COLLECTED DATA
********

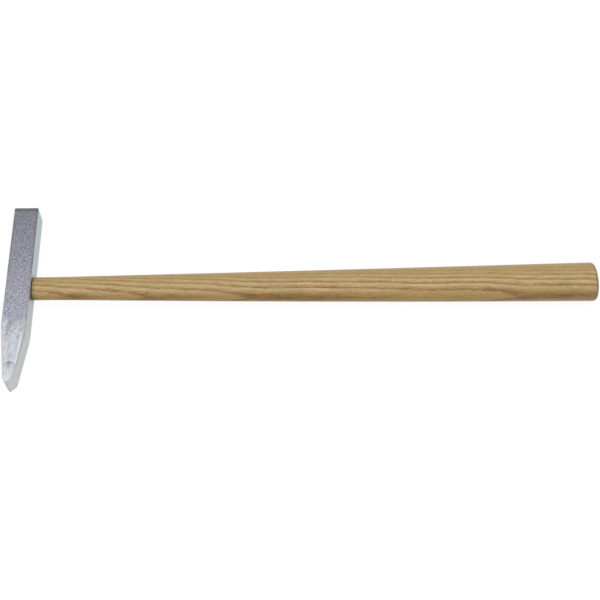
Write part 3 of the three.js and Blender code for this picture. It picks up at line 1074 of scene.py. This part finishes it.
# %% Material: lacquered and ground steel
def make_head_finish():
    material, w, shader = new_material("lacquered and ground steel")
    at = known_points(w)
    stroke = streaks(w, w.turn(at.place, (0, 0, STROKE_TURN)), 2.6, 0.62)
    ground = ground_mask(w, at, stroke)
    pebble, large = pebble_height(w, at.place)
    at.long_lines = streaks(w, w.turn(at.place, (0, 0, 90)), 9.0, 0.5)
    at.depth = hollow_depth(w, at)
    at.hollow = w.times(w.between(at.depth, -0.1, 0.1), at.cheek)
    at.lines = cheek_strokes(w, at, stroke)

    ground_cheek = w.times(ground, at.cheek)
    height = w.times(pebble, w.minus(at.cheek, ground_cheek))
    height = w.times_plus(w.times(at.lines, ground_cheek), 0.5, height)
    height = w.times_plus(w.times(at.long_lines, at.side), 0.15, height)
    w.fill(shader,
           Base_Color=w.mix(ground, lacquer_colour(w, at, pebble, large), steel_colour(w, at)),
           Metallic=w.maths("MAXIMUM", ground, w.times_plus(at.side, 0.4, 0.4)),
           Roughness=w.between(ground, 0, 1, 0.42, 0.36),
           Normal=w.bump(height, 0.1))
    return material


dress(head, make_head_finish())

# %% [markdown]
# ## The steel of the small wedge
#
# The steel wedge is stamped from rolled strip and left bare: plain grey, with fine lines. It
# needs no masks.

# %% Material: rolled steel
def make_plain_steel():
    material, w, shader = new_material("rolled steel")
    place = w.use(place_group)["Place"]
    lines = streaks(w, place, 4.0, 0.2)
    steel = w.ramp(lines, [(0.3, colour(130, 130, 134)), (0.7, colour(170, 170, 174))])
    w.fill(shader, Base_Color=steel, Metallic=1.0, Normal=w.bump(lines, 0.03),
           Roughness=w.between(lines, 0.3, 0.7, 0.3, 0.5))
    return material


dress(steel_wedge, make_plain_steel())

# %% [markdown]
# ## The studio
#
# The hammer lies on a white sweep, lit softly from above. Lamps strong enough to make the
# background pure white would bleach the hammer too. Instead the floor is partly a glow that
# only rays seen by eye or in a mirror meet. Other light meets a plain matt floor, so the
# hammer keeps its soft shadow.

# %% Floor
FLOOR_HALF = 3.0
FLOOR_GREY = 0.67
FLOOR_GLOW = 1.08
GLOW_SHARE = 0.88
floor_mesh = bpy.data.meshes.new("floor")
floor_corners = [(x * FLOOR_HALF, y * FLOOR_HALF, 0) for x, y in ((-1, -1), (1, -1), (1, 1), (-1, 1))]
floor_mesh.from_pydata(floor_corners, [], [(0, 1, 2, 3)])
floor = in_scene("floor", floor_mesh)


def grey(value):
    return (value, value, value, 1)


def seen_rays(w):
    """1 for rays seen straight, mirrored or through glass."""
    rays = w.add("ShaderNodeLightPath").outputs
    mirrored = w.maths("MAXIMUM", rays["Is Glossy Ray"], rays["Is Transmission Ray"])
    return w.maths("MAXIMUM", rays["Is Camera Ray"], mirrored)


def make_floor_material():
    material, w, shader = new_material("white floor")
    w.tree.nodes.remove(shader)
    matt = w.fill(w.add("ShaderNodeBsdfDiffuse"), Color=grey(FLOOR_GREY))[0]
    glow = w.fill(w.add("ShaderNodeEmission"), Strength=FLOOR_GLOW)[0]
    share = w.times(seen_rays(w), GLOW_SHARE)
    blend = w.fill(w.add("ShaderNodeMixShader"), share, matt, glow)[0]
    w.fill(w.tree.nodes["Material Output"], Surface=blend)
    return material


floor_mesh.materials.append(make_floor_material())
print("floor:", 2 * FLOOR_HALF, "m wide")

# %% [markdown]
# The sky of the studio is one gradient for the light that falls on the hammer, brighter
# overhead, so that round things look round. A second gradient is only seen: white at the
# horizon, and a little grey higher up, where the ground steel mirrors it.

# %% World
SOFT_SKY = ((0.0, grey(0.2)), (1.0, grey(0.86)))
SEEN_SKY = ((0.0, grey(1.0)), (0.35, grey(1.0)), (0.75, (0.66, 0.66, 0.67, 1)), (1.0, grey(0.9)))
world = bpy.data.worlds.new("studio")
bpy.context.scene.world = world
world.use_nodes = True
w = Wiring(world.node_tree)
height = w.parts(w.add("ShaderNodeTexCoord").outputs["Generated"])[2]
soft = w.fill(w.tree.nodes["Background"], Color=w.ramp(height, SOFT_SKY))[0]
seen = w.fill(w.add("ShaderNodeBackground"), Color=w.ramp(height, SEEN_SKY))[0]
blend = w.fill(w.add("ShaderNodeMixShader"), seen_rays(w), soft, seen)[0]
w.fill(w.tree.nodes["World Output"], Surface=blend)
print("world:", len(world.node_tree.nodes), "nodes")


# %% [markdown]
# Two soft boxes do the rest. The large one overhead gives the light its direction. Mirrored
# in the flat cheek it would be a white glare, so mirrors don't see it. The small one in front
# lifts the side towards the camera.

# %% Lamps
def soft_box(name, place, size, power, mirrored):
    """An oblong lamp that faces the hammer. Place and size are in metres, power in watts."""
    lamp = bpy.data.lights.new(name, "AREA")
    lamp.shape = "RECTANGLE"
    lamp.size, lamp.size_y = size
    lamp.energy = power
    box = in_scene(name, lamp)
    box.location = place
    box.rotation_euler = (-Vector(place)).to_track_quat("-Z", "Y").to_euler()
    box.visible_glossy = mirrored
    print("lamp:", name, power, "W")


soft_box("overhead", (0.0, 0.35, 1.5), (1.6, 1.0), 8.6, mirrored=False)
soft_box("front", (-0.1, -0.8, 1.25), (1.2, 0.7), 0.7, mirrored=True)

# %% [markdown]
# ## The camera
#
# The camera looks down on the hammer from the side of the chisel edge, steeply enough to see
# the cheek in full and a narrow strip of the inner side.

# %% Camera
CAMERA_DISTANCE = 0.717  # metres from the point it looks at
CAMERA_TILT = math.radians(29.71)
CAMERA_LEAN = math.radians(-1.98)
CAMERA_SPIN = math.radians(-0.759)
AIM_SHIFT = Vector((-3.06, -5.36, 0.7)) * MM
camera_data = bpy.data.cameras.new("camera")
camera_data.lens = 66.0
camera = in_scene("camera", camera_data)
bpy.context.scene.camera = camera
aim = (cad_low + cad_high) / 2 + AIM_SHIFT
turn = Matrix.Rotation(CAMERA_TILT, 3, "X")
turn = turn @ Matrix.Rotation(CAMERA_LEAN, 3, "Y")
turn = turn @ Matrix.Rotation(CAMERA_SPIN, 3, "Z")
back = turn @ Vector((0, 0, CAMERA_DISTANCE))
camera.matrix_world = Matrix.Translation(aim + back) @ turn.to_4x4()
bpy.context.scene.view_settings.view_transform = "Standard"
print("camera at", [round(v, 3) for v in aim + back])

# %% [markdown]
# ## Handing over
#
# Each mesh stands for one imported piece: it rides on the hammer's one body and replaces that
# piece's plain CAD shape.

# %% Hand over
for piece, node in ((head, "head"), (handle, "handle"), (beech_wedge, "wooden_wedge"),
                    (steel_wedge, "steel_wedge")):
    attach(piece, "root")
    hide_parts(node)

********

WHAT YOU ARE ASKED TO DO
Reproduce every line above without error.

OUTPUT OF THE EXERCISE
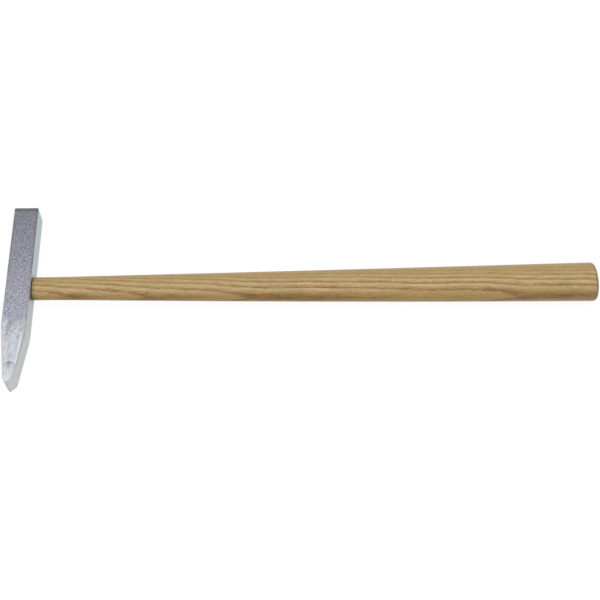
Write part 3 of the three.js and Blender code for this picture. It picks up at line 1074 of scene.py. This part finishes it.
# %% Material: lacquered and ground steel
def make_head_finish():
    material, w, shader = new_material("lacquered and ground steel")
    at = known_points(w)
    stroke = streaks(w, w.turn(at.place, (0, 0, STROKE_TURN)), 2.6, 0.62)
    ground = ground_mask(w, at, stroke)
    pebble, large = pebble_height(w, at.place)
    at.long_lines = streaks(w, w.turn(at.place, (0, 0, 90)), 9.0, 0.5)
    at.depth = hollow_depth(w, at)
    at.hollow = w.times(w.between(at.depth, -0.1, 0.1), at.cheek)
    at.lines = cheek_strokes(w, at, stroke)

    ground_cheek = w.times(ground, at.cheek)
    height = w.times(pebble, w.minus(at.cheek, ground_cheek))
    height = w.times_plus(w.times(at.lines, ground_cheek), 0.5, height)
    height = w.times_plus(w.times(at.long_lines, at.side), 0.15, height)
    w.fill(shader,
           Base_Color=w.mix(ground, lacquer_colour(w, at, pebble, large), steel_colour(w, at)),
           Metallic=w.maths("MAXIMUM", ground, w.times_plus(at.side, 0.4, 0.4)),
           Roughness=w.between(ground, 0, 1, 0.42, 0.36),
           Normal=w.bump(height, 0.1))
    return material


dress(head, make_head_finish())

# %% [markdown]
# ## The steel of the small wedge
#
# The steel wedge is stamped from rolled strip and left bare: plain grey, with fine lines. It
# needs no masks.

# %% Material: rolled steel
def make_plain_steel():
    material, w, shader = new_material("rolled steel")
    place = w.use(place_group)["Place"]
    lines = streaks(w, place, 4.0, 0.2)
    steel = w.ramp(lines, [(0.3, colour(130, 130, 134)), (0.7, colour(170, 170, 174))])
    w.fill(shader, Base_Color=steel, Metallic=1.0, Normal=w.bump(lines, 0.03),
           Roughness=w.between(lines, 0.3, 0.7, 0.3, 0.5))
    return material


dress(steel_wedge, make_plain_steel())

# %% [markdown]
# ## The studio
#
# The hammer lies on a white sweep, lit softly from above. Lamps strong enough to make the
# background pure white would bleach the hammer too. Instead the floor is partly a glow that
# only rays seen by eye or in a mirror meet. Other light meets a plain matt floor, so the
# hammer keeps its soft shadow.

# %% Floor
FLOOR_HALF = 3.0
FLOOR_GREY = 0.67
FLOOR_GLOW = 1.08
GLOW_SHARE = 0.88
floor_mesh = bpy.data.meshes.new("floor")
floor_corners = [(x * FLOOR_HALF, y * FLOOR_HALF, 0) for x, y in ((-1, -1), (1, -1), (1, 1), (-1, 1))]
floor_mesh.from_pydata(floor_corners, [], [(0, 1, 2, 3)])
floor = in_scene("floor", floor_mesh)


def grey(value):
    return (value, value, value, 1)


def seen_rays(w):
    """1 for rays seen straight, mirrored or through glass."""
    rays = w.add("ShaderNodeLightPath").outputs
    mirrored = w.maths("MAXIMUM", rays["Is Glossy Ray"], rays["Is Transmission Ray"])
    return w.maths("MAXIMUM", rays["Is Camera Ray"], mirrored)


def make_floor_material():
    material, w, shader = new_material("white floor")
    w.tree.nodes.remove(shader)
    matt = w.fill(w.add("ShaderNodeBsdfDiffuse"), Color=grey(FLOOR_GREY))[0]
    glow = w.fill(w.add("ShaderNodeEmission"), Strength=FLOOR_GLOW)[0]
    share = w.times(seen_rays(w), GLOW_SHARE)
    blend = w.fill(w.add("ShaderNodeMixShader"), share, matt, glow)[0]
    w.fill(w.tree.nodes["Material Output"], Surface=blend)
    return material


floor_mesh.materials.append(make_floor_material())
print("floor:", 2 * FLOOR_HALF, "m wide")

# %% [markdown]
# The sky of the studio is one gradient for the light that falls on the hammer, brighter
# overhead, so that round things look round. A second gradient is only seen: white at the
# horizon, and a little grey higher up, where the ground steel mirrors it.

# %% World
SOFT_SKY = ((0.0, grey(0.2)), (1.0, grey(0.86)))
SEEN_SKY = ((0.0, grey(1.0)), (0.35, grey(1.0)), (0.75, (0.66, 0.66, 0.67, 1)), (1.0, grey(0.9)))
world = bpy.data.worlds.new("studio")
bpy.context.scene.world = world
world.use_nodes = True
w = Wiring(world.node_tree)
height = w.parts(w.add("ShaderNodeTexCoord").outputs["Generated"])[2]
soft = w.fill(w.tree.nodes["Background"], Color=w.ramp(height, SOFT_SKY))[0]
seen = w.fill(w.add("ShaderNodeBackground"), Color=w.ramp(height, SEEN_SKY))[0]
blend = w.fill(w.add("ShaderNodeMixShader"), seen_rays(w), soft, seen)[0]
w.fill(w.tree.nodes["World Output"], Surface=blend)
print("world:", len(world.node_tree.nodes), "nodes")


# %% [markdown]
# Two soft boxes do the rest. The large one overhead gives the light its direction. Mirrored
# in the flat cheek it would be a white glare, so mirrors don't see it. The small one in front
# lifts the side towards the camera.

# %% Lamps
def soft_box(name, place, size, power, mirrored):
    """An oblong lamp that faces the hammer. Place and size are in metres, power in watts."""
    lamp = bpy.data.lights.new(name, "AREA")
    lamp.shape = "RECTANGLE"
    lamp.size, lamp.size_y = size
    lamp.energy = power
    box = in_scene(name, lamp)
    box.location = place
    box.rotation_euler = (-Vector(place)).to_track_quat("-Z", "Y").to_euler()
    box.visible_glossy = mirrored
    print("lamp:", name, power, "W")


soft_box("overhead", (0.0, 0.35, 1.5), (1.6, 1.0), 8.6, mirrored=False)
soft_box("front", (-0.1, -0.8, 1.25), (1.2, 0.7), 0.7, mirrored=True)

# %% [markdown]
# ## The camera
#
# The camera looks down on the hammer from the side of the chisel edge, steeply enough to see
# the cheek in full and a narrow strip of the inner side.

# %% Camera
CAMERA_DISTANCE = 0.717  # metres from the point it looks at
CAMERA_TILT = math.radians(29.71)
CAMERA_LEAN = math.radians(-1.98)
CAMERA_SPIN = math.radians(-0.759)
AIM_SHIFT = Vector((-3.06, -5.36, 0.7)) * MM
camera_data = bpy.data.cameras.new("camera")
camera_data.lens = 66.0
camera = in_scene("camera", camera_data)
bpy.context.scene.camera = camera
aim = (cad_low + cad_high) / 2 + AIM_SHIFT
turn = Matrix.Rotation(CAMERA_TILT, 3, "X")
turn = turn @ Matrix.Rotation(CAMERA_LEAN, 3, "Y")
turn = turn @ Matrix.Rotation(CAMERA_SPIN, 3, "Z")
back = turn @ Vector((0, 0, CAMERA_DISTANCE))
camera.matrix_world = Matrix.Translation(aim + back) @ turn.to_4x4()
bpy.context.scene.view_settings.view_transform = "Standard"
print("camera at", [round(v, 3) for v in aim + back])

# %% [markdown]
# ## Handing over
#
# Each mesh stands for one imported piece: it rides on the hammer's one body and replaces that
# piece's plain CAD shape.

# %% Hand over
for piece, node in ((head, "head"), (handle, "handle"), (beech_wedge, "wooden_wedge"),
                    (steel_wedge, "steel_wedge")):
    attach(piece, "root")
    hide_parts(node)